DIRECTION -> Copy verbatim the material from its first line to the line that holds "# Driving dimensions", including that line.

SUPPLIED INFORMATION ->
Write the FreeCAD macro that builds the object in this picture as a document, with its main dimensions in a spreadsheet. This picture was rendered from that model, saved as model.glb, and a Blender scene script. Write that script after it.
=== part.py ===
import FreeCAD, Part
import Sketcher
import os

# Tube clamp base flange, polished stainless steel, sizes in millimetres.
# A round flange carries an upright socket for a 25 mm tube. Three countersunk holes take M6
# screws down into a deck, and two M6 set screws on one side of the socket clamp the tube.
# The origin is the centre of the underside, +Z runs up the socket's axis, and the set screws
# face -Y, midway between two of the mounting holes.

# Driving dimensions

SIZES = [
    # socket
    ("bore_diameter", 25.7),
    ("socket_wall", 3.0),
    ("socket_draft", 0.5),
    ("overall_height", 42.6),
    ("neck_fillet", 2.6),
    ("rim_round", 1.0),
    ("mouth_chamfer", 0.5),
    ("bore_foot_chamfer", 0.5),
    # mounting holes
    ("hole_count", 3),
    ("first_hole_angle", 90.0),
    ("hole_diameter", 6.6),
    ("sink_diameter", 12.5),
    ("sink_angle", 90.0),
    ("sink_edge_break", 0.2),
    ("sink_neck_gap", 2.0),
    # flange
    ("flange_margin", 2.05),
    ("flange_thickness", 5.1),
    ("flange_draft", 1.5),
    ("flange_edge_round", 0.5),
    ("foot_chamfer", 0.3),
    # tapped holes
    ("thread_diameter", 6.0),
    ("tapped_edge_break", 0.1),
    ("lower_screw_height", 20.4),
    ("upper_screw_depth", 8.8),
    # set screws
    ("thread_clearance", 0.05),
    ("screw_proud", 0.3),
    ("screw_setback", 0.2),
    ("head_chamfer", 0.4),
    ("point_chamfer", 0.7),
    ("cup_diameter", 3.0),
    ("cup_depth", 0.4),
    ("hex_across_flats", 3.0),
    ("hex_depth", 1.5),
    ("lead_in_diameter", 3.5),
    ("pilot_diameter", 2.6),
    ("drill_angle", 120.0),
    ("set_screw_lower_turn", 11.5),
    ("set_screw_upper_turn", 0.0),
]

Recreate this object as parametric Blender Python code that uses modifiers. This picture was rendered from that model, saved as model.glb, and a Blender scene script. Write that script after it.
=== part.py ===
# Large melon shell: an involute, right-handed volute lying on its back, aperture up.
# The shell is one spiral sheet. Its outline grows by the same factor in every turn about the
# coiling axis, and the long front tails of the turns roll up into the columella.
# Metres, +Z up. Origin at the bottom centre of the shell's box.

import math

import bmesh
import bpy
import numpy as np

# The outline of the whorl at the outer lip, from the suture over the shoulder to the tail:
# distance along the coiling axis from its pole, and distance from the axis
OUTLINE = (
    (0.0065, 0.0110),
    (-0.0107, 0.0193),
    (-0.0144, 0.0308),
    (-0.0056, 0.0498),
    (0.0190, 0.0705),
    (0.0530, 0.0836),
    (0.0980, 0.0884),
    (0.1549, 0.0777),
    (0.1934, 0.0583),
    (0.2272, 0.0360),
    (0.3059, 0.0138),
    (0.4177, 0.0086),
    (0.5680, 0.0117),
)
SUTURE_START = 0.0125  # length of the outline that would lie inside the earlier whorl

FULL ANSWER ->
Write the FreeCAD macro that builds the object in this picture as a document, with its main dimensions in a spreadsheet. This picture was rendered from that model, saved as model.glb, and a Blender scene script. Write that script after it.
=== part.py ===
import FreeCAD, Part
import Sketcher
import os

# Tube clamp base flange, polished stainless steel, sizes in millimetres.
# A round flange carries an upright socket for a 25 mm tube. Three countersunk holes take M6
# screws down into a deck, and two M6 set screws on one side of the socket clamp the tube.
# The origin is the centre of the underside, +Z runs up the socket's axis, and the set screws
# face -Y, midway between two of the mounting holes.

# Driving dimensions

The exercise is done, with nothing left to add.